Heureusement pour le Québec et ses institutions, Robert Bourassa avait un certain sens de l’État, ce qui l’avait amené à tabletter cette entreprise de démantèlement de l’État québécois. Et Paul Gobeil est retourné dans le secteur privé, cette fois chez Metro…

Avec le gouvernement Legault, le BAPE n’a pas été aboli. Mais le projet de batteries en Montérégie a été soustrait à son regard. Pierre Fitzgibbon a pris la relève de Paul Gobeil ! Il vous « runne » lui aussi les affaires de l’État comme une business, ayant cumulé à son dossier trois manquements à l’éthique, comme l’a constaté la commissaire à l’éthique et à la déontologie, Ariane Mignolet.

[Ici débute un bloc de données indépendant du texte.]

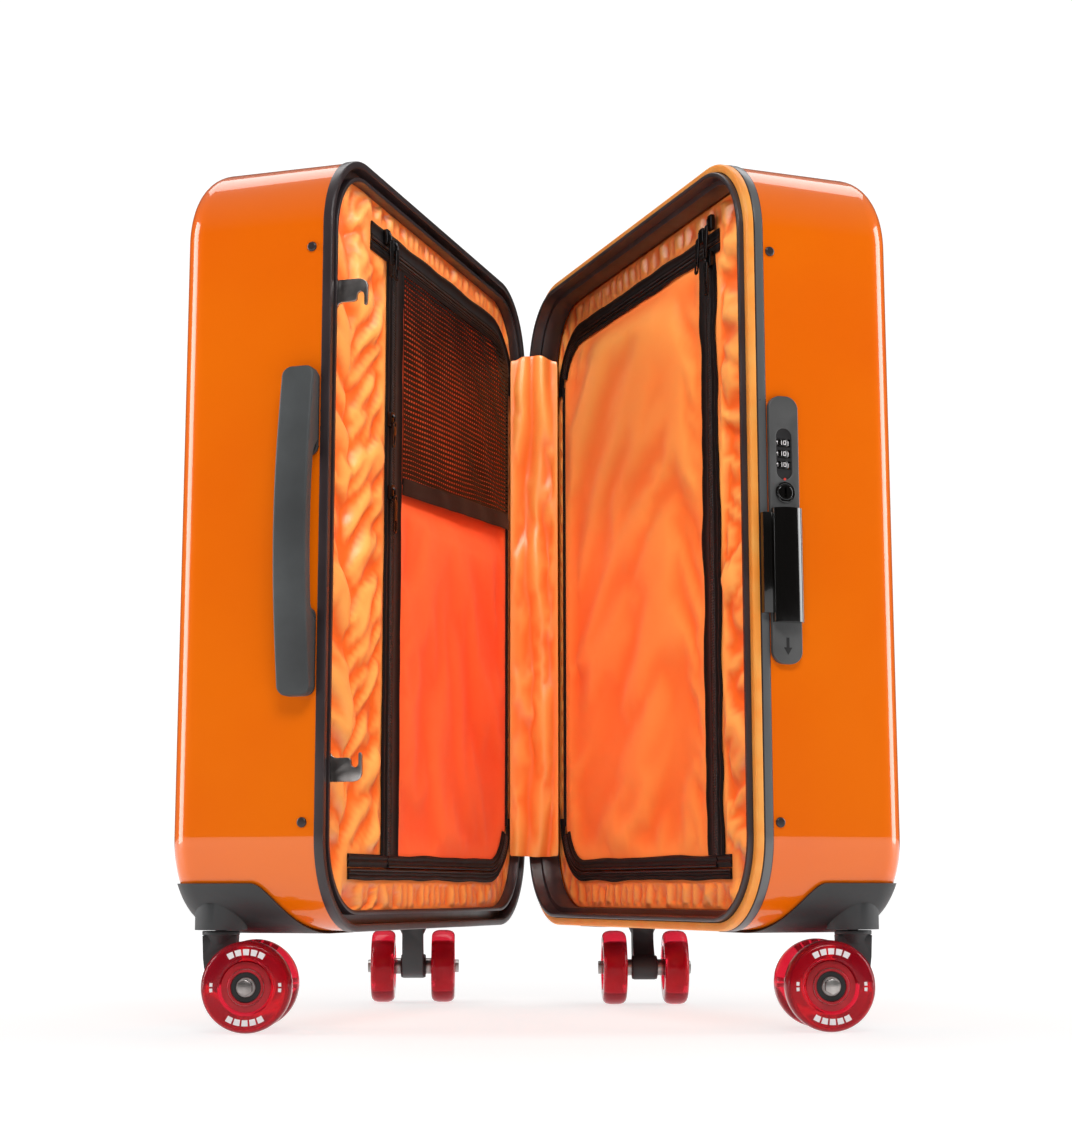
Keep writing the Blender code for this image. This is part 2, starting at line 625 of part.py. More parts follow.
# ---------------------------------------------------------------- lock and latches
def make_lock():
    wall = CASE_WIDTH
    across = (LOCK_V - 0.0053, LOCK_V + 0.0053)
    window = rounded_rectangle(across, (DIAL_MIDDLE - 0.0160, DIAL_MIDDLE + 0.0160), 0.0052, 4)
    keyhole = rounded_rectangle(across, (KEY_Z - 0.0053, KEY_Z + 0.0053), 0.0052, 5)
    slot = rounded_rectangle((0.0145, 0.0185), (0.2600, 0.2840), 0.0010, 2)
    outline = rounded_rectangle(LOCK_PLATE_V, LOCK_PLATE_Z, 0.0080, 5)
    face = (GAP + LOCK_PLATE_FACE) / 2
    lock_plate = plate([outline, window, keyhole, slot], "VZ", wall + face, LOCK_PLATE_FACE - GAP)
    RIGHT.add("lock_plate", lock_plate, "lock_grey")

    for i, label in enumerate(("upper", "middle", "lower")):
        place = (wall + 0.0002, LOCK_V, DIAL_MIDDLE + (1 - i) * DIAL_PITCH)
        turn = RIGHT.joint(f"dial_{label}_axis", place)
        dial = cylinder(place, (0, 0, 1), DIAL_RADIUS, 0.0045, 20)
        RIGHT.add(f"lock_dial_{label}", dial, "black_gloss", turn, place)

    place = (wall, LOCK_V, KEY_Z)
    turn = RIGHT.joint("key_axis", place)
    barrel = cylinder((wall + 0.0010, LOCK_V, KEY_Z), (1, 0, 0), 0.0050, 0.0076, 20)
    cut(barrel, box((wall + 0.0030, wall + 0.0060), (LOCK_V - 0.0006, LOCK_V + 0.0006),
                    (KEY_Z - 0.0030, KEY_Z + 0.0030)))
    RIGHT.add("lock_key_cylinder", barrel, "black_gloss", turn, place)

    place = (wall, LOCK_V, SLIDER_Z[1])
    path = RIGHT.joint("lock_slider_path", place)
    base = wall + LOCK_PLATE_FACE + GAP
    hood = [(LOCK_V - 0.0100, base), (LOCK_V - 0.0100, base + 0.0015)]
    for i in range(1, 8):
        angle = math.radians(180 - 180 * i / 8)
        hood.append((LOCK_V + 0.0100 * math.cos(angle), base + 0.0015 + 0.0065 * math.sin(angle)))
    hood += [(LOCK_V + 0.0100, base + 0.0015), (LOCK_V + 0.0100, base)]
    outline = [(u, v) for v, u in hood]
    slider = plate([outline], "UV", sum(SLIDER_Z) / 2, SLIDER_Z[1] - SLIDER_Z[0])
    wing = box((wall + BAND_PROUD + GAP, base + 0.0013), (0.0053, LOCK_V - 0.0092),
               (SLIDER_Z[0] + 0.0055, SLIDER_Z[1] - 0.0025))
    cut(wing, box((wall, base), (0.0112, 0.0150), (0.200, 0.400)))
    tang = box((wall - 0.0056, base + 0.0013), (0.0150, 0.0180), (0.2720, 0.2820))
    join(slider, as_mesh(wing), tang)
    RIGHT.add("lock_slider", slider, "black_gloss", path, place)


def make_latches():
    """Two latch bars in the right rim, and the two hooks on the left rim that they hold."""
    for label, sign in (("upper", 1), ("lower", -1)):
        def level(z):
            return z if sign > 0 else 2 * MIDDLE - z

        ends = sorted((level(0.3180), level(0.4535)))
        bar = box((CASE_WIDTH - 0.0086, CASE_WIDTH - 0.0060), (0.0118, 0.0178), ends)
        pin_u = (CASE_WIDTH - 0.0154, CASE_WIDTH - 0.0080)
        pin_centre = (sum(pin_u) / 2, LATCH_V, level(LATCH_PIN_Z))
        pin = cylinder(pin_centre, (1, 0, 0), 0.0019, pin_u[1] - pin_u[0], 12)
        join(bar, pin)
        place = (CASE_WIDTH - 0.0073, LATCH_V, level(LATCH_PIN_Z))
        path = RIGHT.joint(f"latch_bar_{label}_path", place)
        RIGHT.add(f"latch_bar_{label}", bar, "steel", path, place)

        claw = [(7.9, 443.0), (7.9, 460.5), (-16.0, 460.5), (-18.6, 458.0), (-18.6, 444.5), (-17.8, 443.0),
                (-16.4, 443.0), (-16.4, 450.8), (-15.0, 452.2), (-13.0, 452.2), (-11.6, 450.8),
                (-11.6, 447.5), (-9.0, 446.0), (-1.0, 446.0), (1.5, 443.0)]
        outline = [(v * MM, level(z * MM)) for v, z in claw]
        hook = plate([outline], "VZ", CASE_WIDTH - 0.0136, 0.0020)
        LEFT.add(f"latch_hook_{label}", hook, "steel")


# ---------------------------------------------------------------- side handle
def make_side_handle():
    wall = CASE_WIDTH
    v_middle = sum(HANDLE_V) / 2
    inner, outer = [], []
    steps = 14
    for i in range(steps + 1):
        along = -1 + 2 * i / steps
        rise = HANDLE_RISE * math.cos(math.pi * along / 2)
        z = HANDLE_MIDDLE + HANDLE_HALF * along
        flat = 0.0 if abs(along) < 0.5 else 1.0
        inner.append((wall + 0.0036 + rise * (1 - flat), z))
        outer.append((wall + 0.0120 + rise, z))
    outline = inner + list(reversed(outer))
    bar = plate([[(u, z) for u, z in outline]], "UZ", v_middle, HANDLE_V[1] - HANDLE_V[0])
    bevel = bar.modifiers.new("Bevel", "BEVEL")
    bevel.width = 0.0016
    bevel.segments = 2
    bevel.limit_method = "ANGLE"
    bevel.angle_limit = math.radians(50)
    bar = as_mesh(bar)
    posts = [HANDLE_MIDDLE - HANDLE_POST_Z, HANDLE_MIDDLE + HANDLE_POST_Z]
    for z in posts:
        join(bar, cylinder((wall + 0.0002, HANDLE_POST_V, z), (1, 0, 0), 0.0030, 0.0096, 12))
    LEFT.add("side_handle", bar, "black_plastic")

    for label, sign in (("upper", 1), ("lower", -1)):
        z = sorted((HANDLE_MIDDLE + sign * 0.0465, HANDLE_MIDDLE + sign * (HANDLE_HALF - 0.0005)))
        pad = plate([rounded_rectangle((0.0066, 0.0262), z, 0.0060, 4)], "VZ", wall + 0.0018, 0.0030)
        hole_z = HANDLE_MIDDLE + sign * HANDLE_POST_Z
        cut(pad, cylinder((wall, HANDLE_POST_V, hole_z), (1, 0, 0), 0.0034, 0.020, 16))
        LEFT.add(f"side_handle_pad_{label}", pad, "black_plastic")


# ---------------------------------------------------------------- telescopic handle
def make_trolley():
    top = TOTAL_HEIGHT - 0.0002
    rim_outline = rounded_rectangle((0.0965, 0.2895), (0.0585, 0.0860), 0.0040, 3)
    rim = plate([rim_outline], "UV", top - 0.0003, 0.0006)
    tray = box((0.0990, 0.2870), (0.0610, 0.0850), (CUP_FLOOR, top - 0.0001))
    cup = join(rim, tray)
    cut(cup, box((0.1005, 0.2855), (0.0625, 0.0835), (CUP_FLOOR + 0.0015, 0.560)))
    for u in TUBE_U:
        cut(cup, box((u - 0.0084, u + 0.0084), (TROLLEY_V - 0.0054, TROLLEY_V + 0.0054), (0.500, 0.530)))
    LEFT.add("trolley_cup", cup, "black_plastic")

    def tube(u, width, depth, wall, low, high):
        outside = box((u - width, u + width), (TROLLEY_V - depth, TROLLEY_V + depth), (low, high))
        width, depth, low, high = width - wall, depth - wall, low - 0.01, high + 0.01
        inside = box((u - width, u + width), (TROLLEY_V - depth, TROLLEY_V + depth), (low, high))
        return cut(outside, inside)

    for end, u in zip(("rear", "front"), TUBE_U):
        outer = tube(u, 0.0095, 0.0065, 0.0010, 0.0850, CUP_FLOOR - GAP)
        LEFT.add(f"trolley_outer_tube_{end}", outer, "aluminium")

    place = (sum(TUBE_U) / 2, TROLLEY_V, CUP_FLOOR)
    path = LEFT.joint("trolley_path", place)
    for end, u in zip(("rear", "front"), TUBE_U):
        inner = tube(u, 0.0080, 0.0050, 0.0010, 0.0950, 0.5277)
        LEFT.add(f"trolley_inner_tube_{end}", inner, "aluminium", path, place)

    grip = box(TROLLEY_U, (TROLLEY_V - 0.0080, TROLLEY_V + 0.0080), (0.5280, 0.5485), bevel=0.0035)
    middle = sum(TROLLEY_U) / 2
    recess_v = (TROLLEY_V - 0.0045, TROLLEY_V + 0.0045)
    cut(grip, box((middle - 0.0125, middle + 0.0125), recess_v, (0.5430, 0.5600)))
    LEFT.add("trolley_grip", grip, "black_plastic", path, place)

    button_place = (middle, TROLLEY_V, 0.5490)
    press = LEFT.joint("trolley_button_press", button_place, parent=path, parent_origin=place)
    button = box((middle - 0.0120, middle + 0.0120), (TROLLEY_V - 0.0040, TROLLEY_V + 0.0040),
                 (0.5462, 0.5492), bevel=0.0006, segments=1)
    LEFT.add("trolley_button", button, "black_gloss", press, button_place)


make_shells()
make_linings()
make_rims()
make_fabric()
make_zip_sliders()
make_spine_hinges()
make_bumpers()
make_casters()
make_lock()
make_latches()
make_side_handle()
make_trolley()
bpy.context.view_layer.update()
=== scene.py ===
"""Looks of the open cabin suitcase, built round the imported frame.

Case coordinates, as in the CAD: u from the spine wall to the lock wall, v from the closing plane out to the
large face, z above the floor. HALVES holds the matrix that carries them to the row frame.
"""

import json
import math

import bmesh
import bpy
import numpy as np
from mathutils import Matrix, Vector, noise
from mathutils.kdtree import KDTree

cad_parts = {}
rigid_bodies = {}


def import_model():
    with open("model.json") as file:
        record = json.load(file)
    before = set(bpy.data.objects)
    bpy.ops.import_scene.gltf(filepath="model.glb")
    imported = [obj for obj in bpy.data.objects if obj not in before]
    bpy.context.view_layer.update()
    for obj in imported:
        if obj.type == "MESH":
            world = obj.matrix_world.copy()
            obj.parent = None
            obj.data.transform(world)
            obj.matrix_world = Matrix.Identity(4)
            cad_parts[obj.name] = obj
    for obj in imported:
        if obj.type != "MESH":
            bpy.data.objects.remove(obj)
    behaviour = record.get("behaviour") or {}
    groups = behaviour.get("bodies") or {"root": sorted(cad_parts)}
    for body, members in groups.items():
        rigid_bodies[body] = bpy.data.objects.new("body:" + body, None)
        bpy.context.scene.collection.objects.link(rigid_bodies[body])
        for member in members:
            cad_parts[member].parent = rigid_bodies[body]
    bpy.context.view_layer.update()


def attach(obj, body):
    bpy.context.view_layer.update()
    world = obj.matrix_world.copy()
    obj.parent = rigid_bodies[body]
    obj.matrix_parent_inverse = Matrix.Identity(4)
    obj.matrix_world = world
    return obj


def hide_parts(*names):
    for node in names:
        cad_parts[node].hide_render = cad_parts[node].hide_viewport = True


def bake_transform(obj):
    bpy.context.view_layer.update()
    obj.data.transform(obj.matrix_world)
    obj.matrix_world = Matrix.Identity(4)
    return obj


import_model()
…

C’est comme si le premier ministre lui avait dit : « Vas-y, Pierre! Amuse-toi! » Sauf que les bonbons qu’il a dans les mains sont les taxes et impôts des contribuables.

C’est le même ministre qui, passant outre aux recommandations qui lui avaient été faites, a nommé à Investissement Québec un autre comptable, qui empoche plus d’un million de dollars par année, soit le double de son prédécesseur.

En 2015, reprenant un cri du coeur du poète Hector de Saint-Denys Garneau, «Nous ne sommes pas des comptables!», l’écrivain Yvon Rivard publiait dans Le Devoir un texte percutant : « Apprendre à compter autrement ». « Nous croyons que le Québec peut devenir un pays juste, différent et solidaire s’il résiste aux slogans, aux mots creux derrière lesquels se cachent tous les comptables qui prétendent nous sortir de la crise économique et sociale qu’ils ont créée et qui les sert bien ; nous croyons que, chaque fois que nous entendons les mots “excellence”, “compétitivité”, “croissance continue”, “État de droit”, “mondialisation”, “équilibre budgétaire”, “majorité silencieuse”, il faut se boucher les oreilles ou, mieux, se demander : qui parle ainsi et pour qui ? Qui nous invite à sabrer les programmes sociaux, à travailler plus, à faire notre “juste part” ? Pour qui travaillent tous ceux qui affirment que l’État doit se soumettre aux cotes de crédit, aux lois du marché, à la rationalisation de la production? »

Si nous ne sommes pas des comptables, force est de constater que, malheureusement, l’esprit de géométrie habite ces comptables qui sont aujourd’hui aux commandes de l’État!